Sama halnya dengan gerakan “anti rokok” dan wacana menaikkan harga rokok yang baru menguat sekitar 2 atau 3 tahun yang lalu, padahal industri rokok sudah semakin besar dan memberikan kontribusi terhadap negara trilyunan rupiah. Jangan-jangan dibalik seluruh kampanye yang menyuarakan anti rokok sudah ditunggangi kepentingan asing yang berkeinginan menguasai bisnis tembakau yang cukup menjanjikan di Indonesia. Kampanye tentang kebaikan untuk tidak merokok bahkan dianggap sebagai “corong” kapitalisasi industri sampai-sampai seorang budayawan kawakan menyebut mereka yang beretorika menggalang anti rokok sebagai “nabi-nabi palsu” di era kapitalisme modern seperti saat ini.
Meskipun demikian, saya tidak memiliki kepentingan apa-apa terhadap murah atau mahalnya harga rokok di Indonesia. Karena ketika rokok mahal sekalipun, pasti masih ada cara lain untuk mengakali harga rokok yang melambung tinggi. Sampai banyak juga yang mengkhawatirkan justru akan banyak bermunculan rokok-rokok “palsu” yang dijual murah kepada masyarakat.
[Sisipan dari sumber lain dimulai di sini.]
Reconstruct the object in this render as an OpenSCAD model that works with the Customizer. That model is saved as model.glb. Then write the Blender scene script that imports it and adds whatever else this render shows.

Bahkan yang lebih parah lagi, rokok-rokok akan ditimbun mulai sekarang, sama halnya dengan kasus ketika BBM akan naik, para pengusaha “abal-abal” kemudian memanfaatkan situasi demi mengeruk keuntungan secara pribadi, menimbun dan menjual harga rokok ketika harganya sudah meroket. Marilah berfikir cerdas dan bijak, bahwa rokok bukan biang keladi dari meningkatnya realitas kemiskinan dalam masyarakat Indonesia, tetapi masih banyak hal-hal lain yang memicu mengapa tingkat kemiskinan di Indonesia susah sekali mengalami penurunan.